MONROE — What is the definition of a stockpile and when can it be allowed on a parcel without a permit?
That is the question that seemingly plagued the Planning and Zoning Commission at its Thursday, June 3, meeting. It may be a subject that commissioners will be returning to in the coming weeks.
The issue was raised during correspondence when a letter from Attorney Stephen Finn was read into the record. Mr. Finn, who represents Astro Landholdings, owners of 64 Cambridge and 4 Independence Drs,, wrote that clean fill was available and the company would be accepting such fill and stockpiling it on 64 Cambridge Dr. for future use at 4 Independence Dr.
Mr. Finn referred to a regulation that appears to allow such “temporary” stockpiling as permissible without a permit for filling or excavating.
Chairman Michael O’Reilly said he had spoken with the town’s land use attorney that day, and she told him the regulation was “ambiguous.” She said it was up to the commission to interpret whether or not it applied to this situation.
Commissioner Leon Ambrosey immediately took issue with the assertion that temporary stockpiling is permissible, saying that he knows of specific instances where the town took landowners to court for stockpiling materials without a permit.
He said he wanted to see a written legal opinion before he takes any action on the matter.
Town Planner Rick Schultz agreed the regulation was not well written. He said it was something the commission might want to address at a future regulations subcommittee.
Mr. Ambrosey wondered if something was missing from the regulations, if something had been missed or not transcribed when regulations were updated at some point in the past.
Commissioner Bruno Maini said he was less concerned about stockpiling in this particular instance, as it would be done to store material that would be used to fill a hole the commission wants filled.
He questioned if there was more to the story behind any court cases involving stockpiling; for example, if the material was being stockpiled and then sold, but without any business permit or if it was in excess of the 500 cubic yards of material permitted in a residential zone.
This case, at 64 Cambridgev Dr. and 4 Independence Dr., is special in that the town wants the big hole in the quarry filled as soon as possible with clean fill.
Engineer Kevin Solli, also representing the owners, said the company is currently before the Inland Wetlands Commission with a remediation application. He said he hoped that application would be closed with a favorable ruling in the next few weeks, thus allowing the owner to file a formal application for filling with the Planning and Zoning Commission.

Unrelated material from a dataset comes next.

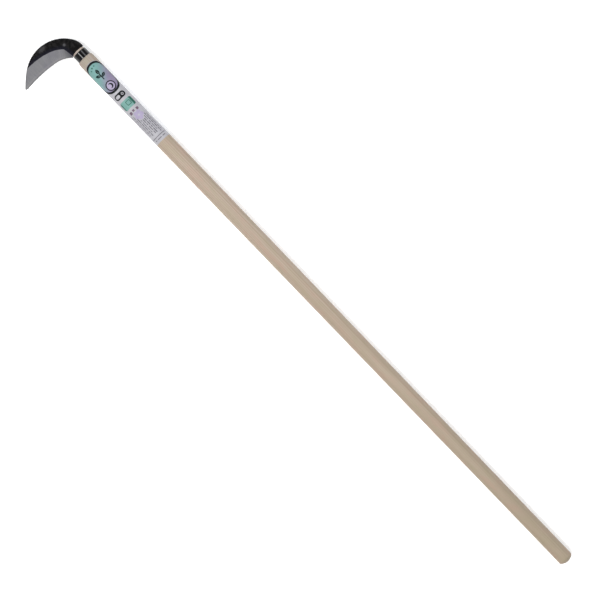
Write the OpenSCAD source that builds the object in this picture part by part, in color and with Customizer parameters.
// Long-handled grass sickle: a curved forged blade whose tang is wedged and pinned in the
// nose of a turned wooden handle, with a ferrule round the nose and a printed wrap behind it.
// The tool lies on a floor, where it rests on its handle and on the tip of its blade.
// Frame: the origin is the centre of the small flat on the butt, +X runs along the handle to
// the head, +Y is the side that the blade points to, and +Z is up.

/* [Handle] */
// Length of the wood, from the butt to the end of the nose
handle_length = 1198; // [700:2:1400]
// Diameter of the straight grip at the butt
grip_d = 26.5; // [24:0.5:28]
// Length of the straight grip
grip_length = 120; // [60:5:200]
// Diameter of the wood just behind the ferrule
head_d = 30; // [28:0.5:32]
// Diameter of the small flat on the butt
butt_flat_d = 8; // [4:0.5:10]
// Diameter of the turned nose that the ferrule sits on
nose_d = 24; // [23:0.5:24]

/* [Ferrule] */
// Outside diameter of the ferrule
ferrule_d = 26; // [25.5:0.5:27]
// Length of the ferrule
ferrule_length = 14; // [10:1:25]
// Bare wood that stands out of the ferrule
nose_proud = 3.5; // [2.5:0.5:5]

/* [Blade] */
// Reach of the tip from the handle's axis
blade_reach = 111; // [105:1:125]
// Thickness of the blade at its back
blade_t = 3; // [2.4:0.1:4]
// Thickness left at the cutting edge
edge_t = 0.25; // [0.15:0.05:0.4]
// Thickness of the hard steel under the bevel
steel_t = 0.8; // [0.5:0.1:1.2]
// Width of the hard steel on the flat side of the blade
steel_w = 9; // [6:0.5:12]

/* [Tang] */
// Length of the tang inside the handle
tang_length = 68; // [50:1:90]
// Width of the tang at the mouth of the mortise
tang_w = 12; // [11:0.5:14]
// Diameter of the cross pin
pin_d = 3; // [2:0.5:4]
// Distance of the cross pin from the end of the nose
pin_setback = 45; // [42:1:47]
// Length of the wedge beside the tang
wedge_length = 32; // [20:1:38]
// Thickness of the wedge at the mouth of the mortise
wedge_t = 2.2; // [1.5:0.1:3]

/* [Label] */
// Length of the wrap, from its tail to the top of its arch
label_length = 179; // [120:1:200]
// Distance from the ferrule to the top of the arch
label_gap = 13; // [8:1:16]
// Thickness of the film
label_t = 0.15; // [0.1:0.05:0.3]
// Height of the arch above the rest of the wrap
arch_height = 12; // [6:0.5:14]

/* [Hidden] */
$fn = 96;

// Turned handle: a domed butt, and a shoulder that falls to the ferrule.
dome_r = 18;
butt_corner_r = 5;
shoulder_r = 3.4;
nose_land = 0.1;
nose_round = nose_proud - nose_land;
dome_steps = 5;
corner_steps = 6;
shoulder_steps = 6;
nose_steps = 6;
grip_start = 8;
grip_end = grip_start + grip_length;
ferrule_front = handle_length - nose_proud;
ferrule_back = ferrule_front - ferrule_length;
shoulder_drop = (head_d - ferrule_d) / 2;
swell_end = ferrule_back - sqrt(pow(shoulder_r, 2) - pow(shoulder_r - shoulder_drop, 2));
ferrule_edge = 0.4;
ferrule_lip = 0.3;
ferrule_round = 1.6;
ferrule_steps = 5;

// Label: the arch's crown is this round, seen from above.
label_front = ferrule_back - label_gap;
label_back = label_front - label_length;
arch_r = 16;

// Tang, pin and wedge
tang_tip_w = 8;
mortise_spare = 1;
pin_recess = 0.2;
pin_slack = 0.1;
wedge_tip_t = 0.6;
wedge_w = 9;

// Blade outline, drawn for a reach of 111 with its origin on the axis at the end of the nose.
// The back, the cutting edge and the bevel line are two tangent arcs each, as [centre, radius],
// and a third arc eases the back into the straight side of the neck.
drawn_reach = 111;
blade_scale = blade_reach / drawn_reach;
back_near = [[-15.4, 47.7], 65.5];
back_far = [[-94.6, -6], 161.2];
edge_near = [[-37.3, 49.6], 49.7];
edge_far = [[-232, 83.1], 247.3];
bevel_near = [[-23.4, 56.1], 58.5];
bevel_far = [[-94.6, 79.9], 133.6];
neck_back = -12.7;
neck_r = 30;
tip = [[18.4, 109], [16.3, 111], [14.6, 109.6]];
back_tip_angle = 44.2;
edge_tip_angle = 5.4;
heel_angle = -44.5;
bevel_heel = [[-2, 11.6], [18.6, 15.2]];
arc_steps = 20;
neck_steps = 6;

// The heel reaches back beside the rounded nose, and stays this far off the wood.
seat_gap = 0.2;
seat_end_angle = 70;
seat_steps = 5;

// Cutters: how far they run past what they cut, and the sweep of the bevel cutter
cutter_over = 2;
cutter_heel_angle = -48;
cutter_tip_angle = 8;
bevel_least = 1.5;
cutter_height = blade_t * (1 + cutter_over / bevel_least) + cutter_over;

// Stamped dimple in the black face
dimple_at = [23.2, 9.7];
dimple_d = 6;
dimple_depth = 0.5;
dimple_ball_r = (pow(dimple_d / 2, 2) + pow(dimple_depth, 2)) / (2 * dimple_depth);

// The blade's side of the tool drops until the tip meets the floor under the handle.
label_r = head_d / 2 + label_t;
rest_roll = asin((label_r - blade_t / 2) / blade_reach);

function direction(a) = [cos(a), sin(a)];
function on_arc(arc, a) = arc[0] + arc[1] * direction(a);
function arc_points(arc, from, to, steps) =
    [for (i = [0:steps]) on_arc(arc, from + (to - from) * i / steps)];
// Angle at which two tangent arcs meet, seen from either centre
function joint_angle(near, far) = atan2(near[0].y - far[0].y, near[0].x - far[0].x);
// Arc of the given radius that joins the level line at y to the inside of another arc
function rounded_neck(y, r, arc) =
    let (rise = arc[0].y - y - r)
    [[arc[0].x + sqrt(pow(arc[1] - r, 2) - pow(rise, 2)), y + r], r];
// Distance along a ray to the far side of a circle, and to a straight line
function ray_to_arc(p, d, arc) =
    let (f = p - arc[0], b = f * d)
    sqrt(max(0, b * b - f * f + pow(arc[1], 2))) - b;
function cross2(a, b) = a.x * b.y - a.y * b.x;
function ray_to_line(p, d, line) =
    let (along = line[1] - line[0])
    cross2(line[0] - p, along) / cross2(d, along);

back_joint = joint_angle(back_near, back_far);
bevel_joint = joint_angle(bevel_near, bevel_far);
edge_joint = joint_angle(edge_near, edge_far);
back_neck = rounded_neck(neck_back, neck_r, back_near);
neck_joint = joint_angle(back_neck, back_near);

// Radius of the swelling part of the handle at a place along it
function handle_r(x) =
    grip_d / 2 + (head_d - grip_d) / 2 * (x - grip_end) / (swell_end - grip_end);

// Turned profile of the handle as [radius, place along the axis]
function butt_profile() =
    let (
        flat_r = butt_flat_d / 2,
        dome_x = sqrt(pow(dome_r, 2) - pow(flat_r, 2)),
        corner_y = grip_d / 2 - butt_corner_r,
        corner_angle = asin(corner_y / (dome_r - butt_corner_r)),
        corner_x = dome_x - (dome_r - butt_corner_r) * cos(corner_angle),
        flat_angle = asin(flat_r / dome_r)
    )
    concat(
        [[0, 0]],
        [for (i = [0:dome_steps]) let (a = flat_angle + (corner_angle - flat_angle) * i / dome_steps)
            [dome_r * sin(a), dome_x - dome_r * cos(a)]],
        [for (i = [1:corner_steps]) let (a = corner_angle + (90 - corner_angle) * i / corner_steps)
            [corner_y + butt_corner_r * sin(a), corner_x - butt_corner_r * cos(a)]]
    );
function shoulder_profile() =
    let (end_angle = acos((shoulder_r - shoulder_drop) / shoulder_r))
    [for (i = [0:shoulder_steps]) let (a = end_angle * i / shoulder_steps)
        [head_d / 2 - shoulder_r * (1 - cos(a)), swell_end + shoulder_r * sin(a)]];
function nose_profile() = concat(
    [[nose_d / 2, ferrule_back]],
    [for (i = [0:nose_steps]) let (a = 90 * i / nose_steps)
        [nose_d / 2 - nose_round * (1 - cos(a)), handle_length - nose_round * (1 - sin(a))]],
    [[0, handle_length]]
);
function handle_profile() =
    concat(butt_profile(), [[grip_d / 2, grip_end]], shoulder_profile(), nose_profile());

// Turned profile of the ferrule, with a rounded front, from its back as [radius, place]
function ferrule_profile() =
    let (wall = (ferrule_d - nose_d) / 2 - ferrule_lip)
    concat(
        [[nose_d / 2, 0], [ferrule_d / 2 - ferrule_edge, 0], [ferrule_d / 2, ferrule_edge]],
        [for (i = [0:ferrule_steps]) let (a = 90 * i / ferrule_steps)
            [ferrule_d / 2 - wall * (1 - cos(a)), ferrule_length - ferrule_round * (1 - sin(a))]],
        [[nose_d / 2, ferrule_length]]
    );

// Outlines in the blade's plane
function tang_outline(extra) = [
    [0, tang_w / 2],
    [-tang_length - extra, tang_tip_w / 2],
    [-tang_length - extra, -tang_tip_w / 2],
    [0, -tang_w / 2]
];
function seat_outline() =
    let (
        centre = [-nose_round, nose_d / 2 - nose_round],
        r = nose_round + seat_gap,
        start_angle = acos(nose_round / r)
    )
    arc_points([centre, r], seat_end_angle, start_angle, seat_steps);
function blade_outline() = concat(
    blade_scale * concat(
        [[0, neck_back]],
        arc_points(back_neck, -90, neck_joint, neck_steps),
        arc_points(back_near, neck_joint, back_joint, arc_steps),
        arc_points(back_far, back_joint, back_tip_angle, arc_steps),
        tip,
        arc_points(edge_far, edge_tip_angle, edge_joint, arc_steps),
        arc_points(edge_near, edge_joint, heel_angle, arc_steps)
    ),
    seat_outline(),
    tang_outline(0)
);
// Places along the cutting edge as [point, direction across the blade to its back]
function edge_stations() = concat(
    [for (i = [0:arc_steps])
        let (a = cutter_heel_angle + (edge_joint - cutter_heel_angle) * i / arc_steps)
        [on_arc(edge_near, a), direction(a)]],
    [for (i = [1:arc_steps])
        let (a = edge_joint + (cutter_tip_angle - edge_joint) * i / arc_steps)
        [on_arc(edge_far, a), direction(a)]]
);
// Width of the bevel, from the cutting edge to the line where the black face starts
function bevel_width(p, d) =
    let (
        near = ray_to_arc(p, d, bevel_near),
        hit = p + near * d - bevel_near[0],
        curved = atan2(hit.y, hit.x) > bevel_joint ? ray_to_arc(p, d, bevel_far) : near
    )
    max(bevel_least, min(curved, ray_to_line(p, d, bevel_heel)));
// One section of the bevel cutter, whose sloping side is the bevel
function bevel_section(p, d) =
    let (
        w = bevel_width(p, d) * blade_scale,
        slope = (blade_t - edge_t) / w,
        low = p * blade_scale - cutter_over * d,
        high = p * blade_scale + (w + cutter_over) * d
    )
    [
        [low.x, low.y, edge_t - slope * cutter_over],
        [high.x, high.y, blade_t + slope * cutter_over],
        [high.x, high.y, cutter_height],
        [low.x, low.y, cutter_height]
    ];

module bevel_cutter() {
    stations = edge_stations();
    count = len(stations);
    points = [for (s = stations) each bevel_section(s[0], s[1])];
    sides = [
        for (i = [0:count - 2], j = [0:3])
            let (a = 4 * i + j, b = 4 * i + (j + 1) % 4)
            each [[a, b, b + 4], [a, b + 4, a + 4]]
    ];
    last = 4 * (count - 1);
    ends = [[0, 2, 1], [0, 3, 2], [last + 3, last + 1, last + 2], [last + 3, last, last + 1]];
    polyhedron(points, concat(sides, ends));
}

// The strip along the cutting edge that is hard steel
module steel_strip() {
    stations = edge_stations();
    near = [for (s = stations) s[0] * blade_scale - cutter_over * s[1]];
    far = [for (i = [len(stations) - 1:-1:0]) stations[i][0] * blade_scale + steel_w * stations[i][1]];
    translate([0, 0, -cutter_over])
        linear_extrude(steel_t + cutter_over) polygon(concat(near, far));
}

module ground_blade() {
    difference() {
        linear_extrude(blade_t) polygon(blade_outline());
        bevel_cutter();
    }
}

// Turns a shape from the tool's own plane to the way it lies on the floor
module at_rest() {
    rotate([-rest_roll, 0, 0]) children();
}

// Puts a shape drawn on the underside of the blade at the end of the nose
module at_nose() {
    at_rest() translate([handle_length, 0, -blade_t / 2]) children();
}

module along_axis() {
    rotate([0, 90, 0]) children();
}

module wedge_shape() {
    at_nose() translate([0, wedge_w / 2, blade_t])
        rotate([90, 0, 0])
        linear_extrude(wedge_w)
        polygon([[0, 0], [0, wedge_t], [-wedge_length, wedge_tip_t], [-wedge_length, 0]]);
}

module cross_pin(d, length) {
    at_rest() translate([handle_length - pin_setback, 0, 0])
        cylinder(d = d, h = length, center = true);
}

module handle() {
    color("burlywood")
    difference() {
        along_axis() rotate_extrude() polygon(handle_profile());
        at_nose() linear_extrude(blade_t) polygon(tang_outline(mortise_spare));
        wedge_shape();
        cross_pin(pin_d, 2 * head_d);
    }
}

module ferrule() {
    color("#1c1c1f")
    translate([ferrule_back, 0, 0]) along_axis()
        rotate_extrude() polygon(ferrule_profile());
}

module blade() {
    color("#2b2b30")
    at_nose()
    difference() {
        ground_blade();
        steel_strip();
        translate([-pin_setback, 0, -cutter_over])
            cylinder(d = pin_d + pin_slack, h = blade_t + 2 * cutter_over);
        translate([
            dimple_at.x * blade_scale,
            dimple_at.y * blade_scale,
            blade_t + dimple_ball_r - dimple_depth
        ]) sphere(dimple_ball_r);
    }
}

module edge_steel() {
    color("silver")
    at_nose()
    intersection() {
        ground_blade();
        steel_strip();
    }
}

module tang_wedge() {
    color("peru") wedge_shape();
}

module tang_pin() {
    color("gray")
    cross_pin(pin_d, 2 * (handle_r(handle_length - pin_setback) - pin_recess));
}

module label() {
    color("#b8b8c4")
    difference() {
        label_wall(label_back, label_front, label_t);
        label_wall(label_back - cutter_over, label_front + cutter_over, 0);
        label_arch_cut();
    }
}

// Solid of revolution that follows the handle's swell, proud of it by the given thickness
module label_wall(from, to, proud) {
    translate([from, 0, 0]) along_axis()
        cylinder(h = to - from, r1 = handle_r(from) + proud, r2 = handle_r(to) + proud);
}

// Leaves a round arch on the upper side, and a square end lower down, on the rest of the wrap
module label_arch_cut() {
    crown_x = label_front - arch_r;
    block = 2 * head_d;
    difference() {
        translate([label_front - arch_height, -block / 2, -block / 2])
            cube([block, block, block]);
        translate([crown_x, 0, 0]) cylinder(r = arch_r, h = block);
    }
}

handle();
ferrule();
blade();
edge_steel();
tang_wedge();
tang_pin();
label();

He explained the letter was written to the commission in the hopes of preserving transparency.
Mr. O’Reilly stressed to commissioners that the company is of the opinion that it may stockpile clean fill as of right. No vote would be taken.
In other action, the commission closed a public hearing on a proposed text amendment that would establish a new Route 25 Main Street Design District. One part of the text amendment would allow parcels of two acres or more to apply for a design district; the other part allows parcels of 15 or more acres to apply for multi-family housing.
One such parcel is owned by the applicant, who said it would likely be developed as luxury apartments.
The developer, Continental Properties, agreed to a 10% affordable housing component prior to the meeting. During the meeting, the developer also agreed to reduce the maximum number of two-bedroom units from no more than 65% of the total to 60% of the total.
Gregory Kamedulski explained those parameters would need to stay in place and that the project would not be feasible from an economic standpoint if any additional restrictions were added.
Following the closing of the hearing, the commission agreed to wait until its next meeting before deliberating.
Mr. Schultz said he would create a presentation for commissioners that would explain any potential alternatives. He advised commissioners that he has heard from property owners on Route 111 that they would like to be included in the regulations.
Commissioners have also heard from owners of parcels smaller than two acres that they would like some consideration for the design district part as well.
The commission also learned that the developers of a commercial car park facility at 10 Victoria Dr. may wait to construct an office building on the property until 2023, but would be willing to post the full bond for the entire project.
The developer plans to begin site work on the property within the next few weeks and will construct the smaller guard house, which includes bathroom facilities.
The commission asked that the developer return to the commission to explain the reasoning behind the delay.